**PROBLEM DESCRIPTION**
Output the full material exactly as it appears here.
* start *
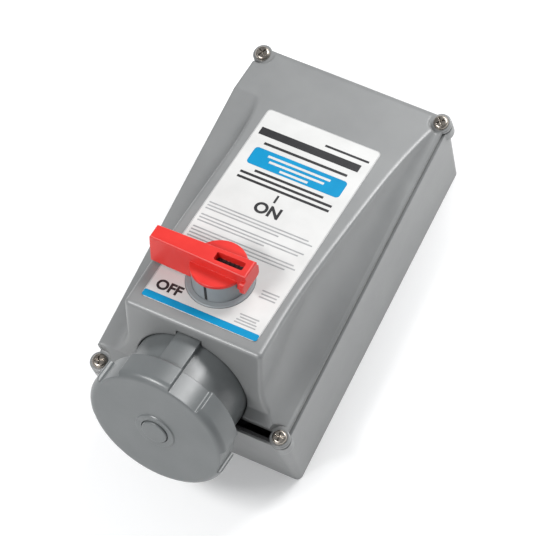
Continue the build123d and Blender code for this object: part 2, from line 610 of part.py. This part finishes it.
# --- back plate and wiring ---------------------------------------------------------
def make_back_plate():
    body = extrude(slab(PLATE_LOW_Z, PLATE_HALF_X, PLATE_Y0, PLATE_Y1, 5), PLATE_T)
    for x, y in PLATE_SCREWS:
        body -= rod(2.6, 0, 20, x, y)
    for s in (-1, 1):
        for y in BRACKET_SCREW_Y:
            body -= rod(2.2, 0, 20, s * BRACKET_SCREW_X, y)
    return body - rod(2.2, 0, 20, LUG_X, LUG_Y)


def make_plate_screws():
    one = machine_screw(4.2, 3.2, 2.4, 5.5)
    return [Pos(x, y, PLATE_LOW_Z + PLATE_T) * one for x, y in PLATE_SCREWS]


def make_ground_lug():
    z = PLATE_LOW_Z + PLATE_T
    body = block(LUG_X - 5, LUG_X + 5, LUG_Y - 6, LUG_Y + 6, z, z + 2.5)
    body += block(LUG_X - 5, LUG_X + 5, LUG_Y - 18, LUG_Y - 6, z, z + 10)
    body -= rod(2.2, 0, 20, LUG_X, LUG_Y)
    return body - rod(2.6, z + 4, z + 20, LUG_X, LUG_Y - 12)


def make_ground_screw():
    return Pos(LUG_X, LUG_Y, PLATE_LOW_Z + PLATE_T + 2.5) * machine_screw(3.8, 3, 2.0, 6)


def cable(points, radius, bend):
    path = FilletPolyline(*points, radius=bend)
    return sweep(Plane(path @ 0, z_dir=path % 0) * Circle(radius), path)


def make_phase_wires():
    wires = []
    for angle, x1 in zip(PHASE_ANGLES, TERMINAL_X):
        x0, y0 = polar(POLE_CIRCLE, angle)
        end = REC.to_local_coords(FACE.from_local_coords(Vector(x1, SWITCH_LOW_Y + 1.2, TERMINAL_Z)))
        points = [(x0, y0, -21.5), (x0, y0, WIRE_PLANE), (x1, end.Y, WIRE_PLANE), tuple(end)]
        wires.append(REC * cable(points, 1.9, 2.6))
    return wires


def make_ground_wire():
    x0, y0 = polar(POLE_CIRCLE, GROUND_ANGLE)
    start = [REC.from_local_coords(Vector(*p)) for p in
             ((x0, y0, -21.5), (x0, y0, WIRE_PLANE), (LUG_X, y0, WIRE_PLANE))]
    lug = Vector(LUG_X, LUG_Y - 12, PLATE_LOW_Z + PLATE_T + 5)
    return cable([*start, lug + Vector(0, 0, 25), lug], 1.9, 3.4)


# --- conduit entry -----------------------------------------------------------------
def make_conduit_plug():
    body = rod(29, 1, 6)
    body = fillet(body.edges().group_by(Axis.Z)[-1], 2)
    body += rod(CONDUIT_R - 0.3, -14, 1)
    body -= rod(19, -15, 2)
    return CONDUIT * (body - block(-14, 14, -1.5, 1.5, 4, 7))


def make_conduit_seal():
    return CONDUIT * ring(28, CONDUIT_R + 0.2, 0, 1)


def make_conduit_locknut():
    body = ring(31, CONDUIT_R - 0.2, -9, -4.3)
    for a in range(0, 360, 45):
        x, y = polar(31, a)
        body -= rod(2.5, -10, 0, x, y)
    return CONDUIT * body


# --- export ------------------------------------------------------------------------
NODES = {
    "base_box": make_base, "cover": make_cover, "cover_gasket": make_cover_gasket,
    "cover_screws": make_cover_screws, "screw_inserts": make_screw_inserts,
    "label_plate": make_label, "handle_bezel": make_bezel, "handle_boss": make_boss,
    "index_mark": make_index_mark, "boss_nut": make_boss_nut, "handle": make_handle,
    "handle_shaft": make_shaft, "shaft_seal": make_shaft_seal, "shaft_clip": make_shaft_clip,
    "interlock_cam": make_cam, "lock_bolt": make_lock_bolt, "lock_guide": make_lock_guide,
    "guide_screws": make_guide_screws, "switch_housing": make_switch_housing,
    "switch_lid": make_switch_lid, "switch_rotor": make_rotor,
    "rotor_contacts": make_rotor_contacts, "line_terminals": make_line_terminals,
    "load_terminals": make_load_terminals, "terminal_screws": make_terminal_screws,
    "switch_screws": make_switch_screws, "switch_bracket": make_switch_bracket,
    "bracket_screws": make_bracket_screws, "back_plate": make_back_plate,
    "plate_screws": make_plate_screws, "receptacle_housing": make_receptacle_housing,
    "receptacle_gasket": make_receptacle_gasket, "receptacle_screws": make_receptacle_screws,
    "contact_carrier": make_carrier, "carrier_screws": make_carrier_screws,
    "power_contacts": make_power_contacts, "ground_contact": make_ground_contact,
    "contact_nuts": make_contact_nuts, "closure_cap": make_closure_cap, "cap_seal": make_cap_seal,
    "cap_button": make_cap_button, "phase_wires": make_phase_wires, "ground_wire": make_ground_wire,
    "ground_lug": make_ground_lug, "ground_screw": make_ground_screw,
    "conduit_plug": make_conduit_plug, "conduit_seal": make_conduit_seal,
    "conduit_locknut": make_conduit_locknut,
}

os.makedirs("parts", exist_ok=True)
for name, make in NODES.items():
    made = make()
    if isinstance(made, list):
        made = Compound(children=[solid for item in made for solid in item.solids()])
    made.label = name
    export_step(made, f"parts/{name}.step")
    print(name, len(made.solids()), made.is_valid, flush=True)
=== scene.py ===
import bpy
import json
from math import radians, sin, cos
from mathutils import Matrix, Vector


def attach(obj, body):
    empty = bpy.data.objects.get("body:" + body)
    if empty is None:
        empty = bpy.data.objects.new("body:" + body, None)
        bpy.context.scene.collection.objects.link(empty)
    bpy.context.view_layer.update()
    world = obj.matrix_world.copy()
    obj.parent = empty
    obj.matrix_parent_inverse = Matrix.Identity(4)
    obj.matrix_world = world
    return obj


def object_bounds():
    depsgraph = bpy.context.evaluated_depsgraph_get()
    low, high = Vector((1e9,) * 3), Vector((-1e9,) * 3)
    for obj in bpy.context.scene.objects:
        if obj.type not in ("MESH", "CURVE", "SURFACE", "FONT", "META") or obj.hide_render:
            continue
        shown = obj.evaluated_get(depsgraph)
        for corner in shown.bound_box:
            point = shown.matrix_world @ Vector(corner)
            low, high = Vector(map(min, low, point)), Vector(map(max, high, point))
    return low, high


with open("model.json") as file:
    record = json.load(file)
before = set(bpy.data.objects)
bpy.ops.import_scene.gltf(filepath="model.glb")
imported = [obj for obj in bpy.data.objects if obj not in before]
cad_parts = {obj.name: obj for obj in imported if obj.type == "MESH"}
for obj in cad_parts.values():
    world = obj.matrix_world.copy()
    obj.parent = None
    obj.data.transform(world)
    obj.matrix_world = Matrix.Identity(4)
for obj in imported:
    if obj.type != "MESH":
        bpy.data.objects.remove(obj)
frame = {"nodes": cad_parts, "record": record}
cad_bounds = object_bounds()
MM = 0.001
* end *
**WORKED SOLUTION**
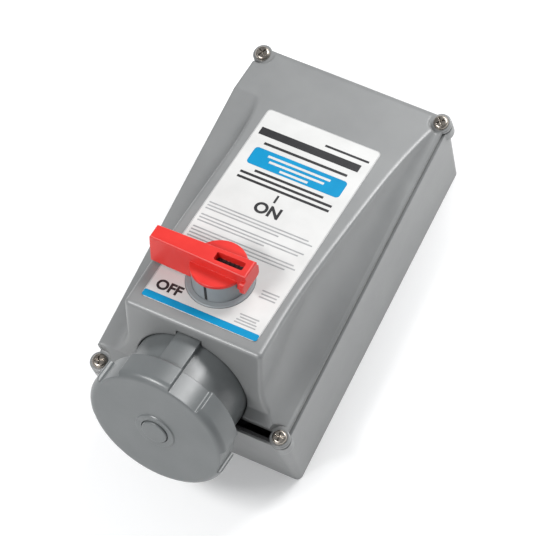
Continue the build123d and Blender code for this object: part 2, from line 610 of part.py. This part finishes it.
# --- back plate and wiring ---------------------------------------------------------
def make_back_plate():
    body = extrude(slab(PLATE_LOW_Z, PLATE_HALF_X, PLATE_Y0, PLATE_Y1, 5), PLATE_T)
    for x, y in PLATE_SCREWS:
        body -= rod(2.6, 0, 20, x, y)
    for s in (-1, 1):
        for y in BRACKET_SCREW_Y:
            body -= rod(2.2, 0, 20, s * BRACKET_SCREW_X, y)
    return body - rod(2.2, 0, 20, LUG_X, LUG_Y)


def make_plate_screws():
    one = machine_screw(4.2, 3.2, 2.4, 5.5)
    return [Pos(x, y, PLATE_LOW_Z + PLATE_T) * one for x, y in PLATE_SCREWS]


def make_ground_lug():
    z = PLATE_LOW_Z + PLATE_T
    body = block(LUG_X - 5, LUG_X + 5, LUG_Y - 6, LUG_Y + 6, z, z + 2.5)
    body += block(LUG_X - 5, LUG_X + 5, LUG_Y - 18, LUG_Y - 6, z, z + 10)
    body -= rod(2.2, 0, 20, LUG_X, LUG_Y)
    return body - rod(2.6, z + 4, z + 20, LUG_X, LUG_Y - 12)


def make_ground_screw():
    return Pos(LUG_X, LUG_Y, PLATE_LOW_Z + PLATE_T + 2.5) * machine_screw(3.8, 3, 2.0, 6)


def cable(points, radius, bend):
    path = FilletPolyline(*points, radius=bend)
    return sweep(Plane(path @ 0, z_dir=path % 0) * Circle(radius), path)


def make_phase_wires():
    wires = []
    for angle, x1 in zip(PHASE_ANGLES, TERMINAL_X):
        x0, y0 = polar(POLE_CIRCLE, angle)
        end = REC.to_local_coords(FACE.from_local_coords(Vector(x1, SWITCH_LOW_Y + 1.2, TERMINAL_Z)))
        points = [(x0, y0, -21.5), (x0, y0, WIRE_PLANE), (x1, end.Y, WIRE_PLANE), tuple(end)]
        wires.append(REC * cable(points, 1.9, 2.6))
    return wires


def make_ground_wire():
    x0, y0 = polar(POLE_CIRCLE, GROUND_ANGLE)
    start = [REC.from_local_coords(Vector(*p)) for p in
             ((x0, y0, -21.5), (x0, y0, WIRE_PLANE), (LUG_X, y0, WIRE_PLANE))]
    lug = Vector(LUG_X, LUG_Y - 12, PLATE_LOW_Z + PLATE_T + 5)
    return cable([*start, lug + Vector(0, 0, 25), lug], 1.9, 3.4)


# --- conduit entry -----------------------------------------------------------------
def make_conduit_plug():
    body = rod(29, 1, 6)
    body = fillet(body.edges().group_by(Axis.Z)[-1], 2)
    body += rod(CONDUIT_R - 0.3, -14, 1)
    body -= rod(19, -15, 2)
    return CONDUIT * (body - block(-14, 14, -1.5, 1.5, 4, 7))


def make_conduit_seal():
    return CONDUIT * ring(28, CONDUIT_R + 0.2, 0, 1)


def make_conduit_locknut():
    body = ring(31, CONDUIT_R - 0.2, -9, -4.3)
    for a in range(0, 360, 45):
        x, y = polar(31, a)
        body -= rod(2.5, -10, 0, x, y)
    return CONDUIT * body


# --- export ------------------------------------------------------------------------
NODES = {
    "base_box": make_base, "cover": make_cover, "cover_gasket": make_cover_gasket,
    "cover_screws": make_cover_screws, "screw_inserts": make_screw_inserts,
    "label_plate": make_label, "handle_bezel": make_bezel, "handle_boss": make_boss,
    "index_mark": make_index_mark, "boss_nut": make_boss_nut, "handle": make_handle,
    "handle_shaft": make_shaft, "shaft_seal": make_shaft_seal, "shaft_clip": make_shaft_clip,
    "interlock_cam": make_cam, "lock_bolt": make_lock_bolt, "lock_guide": make_lock_guide,
    "guide_screws": make_guide_screws, "switch_housing": make_switch_housing,
    "switch_lid": make_switch_lid, "switch_rotor": make_rotor,
    "rotor_contacts": make_rotor_contacts, "line_terminals": make_line_terminals,
    "load_terminals": make_load_terminals, "terminal_screws": make_terminal_screws,
    "switch_screws": make_switch_screws, "switch_bracket": make_switch_bracket,
    "bracket_screws": make_bracket_screws, "back_plate": make_back_plate,
    "plate_screws": make_plate_screws, "receptacle_housing": make_receptacle_housing,
    "receptacle_gasket": make_receptacle_gasket, "receptacle_screws": make_receptacle_screws,
    "contact_carrier": make_carrier, "carrier_screws": make_carrier_screws,
    "power_contacts": make_power_contacts, "ground_contact": make_ground_contact,
    "contact_nuts": make_contact_nuts, "closure_cap": make_closure_cap, "cap_seal": make_cap_seal,
    "cap_button": make_cap_button, "phase_wires": make_phase_wires, "ground_wire": make_ground_wire,
    "ground_lug": make_ground_lug, "ground_screw": make_ground_screw,
    "conduit_plug": make_conduit_plug, "conduit_seal": make_conduit_seal,
    "conduit_locknut": make_conduit_locknut,
}

os.makedirs("parts", exist_ok=True)
for name, make in NODES.items():
    made = make()
    if isinstance(made, list):
        made = Compound(children=[solid for item in made for solid in item.solids()])
    made.label = name
    export_step(made, f"parts/{name}.step")
    print(name, len(made.solids()), made.is_valid, flush=True)
=== scene.py ===
import bpy
import json
from math import radians, sin, cos
from mathutils import Matrix, Vector


def attach(obj, body):
    empty = bpy.data.objects.get("body:" + body)
    if empty is None:
        empty = bpy.data.objects.new("body:" + body, None)
        bpy.context.scene.collection.objects.link(empty)
    bpy.context.view_layer.update()
    world = obj.matrix_world.copy()
    obj.parent = empty
    obj.matrix_parent_inverse = Matrix.Identity(4)
    obj.matrix_world = world
    return obj


def object_bounds():
    depsgraph = bpy.context.evaluated_depsgraph_get()
    low, high = Vector((1e9,) * 3), Vector((-1e9,) * 3)
    for obj in bpy.context.scene.objects:
        if obj.type not in ("MESH", "CURVE", "SURFACE", "FONT", "META") or obj.hide_render:
            continue
        shown = obj.evaluated_get(depsgraph)
        for corner in shown.bound_box:
            point = shown.matrix_world @ Vector(corner)
            low, high = Vector(map(min, low, point)), Vector(map(max, high, point))
    return low, high


with open("model.json") as file:
    record = json.load(file)
before = set(bpy.data.objects)
bpy.ops.import_scene.gltf(filepath="model.glb")
imported = [obj for obj in bpy.data.objects if obj not in before]
cad_parts = {obj.name: obj for obj in imported if obj.type == "MESH"}
for obj in cad_parts.values():
    world = obj.matrix_world.copy()
    obj.parent = None
    obj.data.transform(world)
    obj.matrix_world = Matrix.Identity(4)
for obj in imported:
    if obj.type != "MESH":
        bpy.data.objects.remove(obj)
frame = {"nodes": cad_parts, "record": record}
cad_bounds = object_bounds()
MM = 0.001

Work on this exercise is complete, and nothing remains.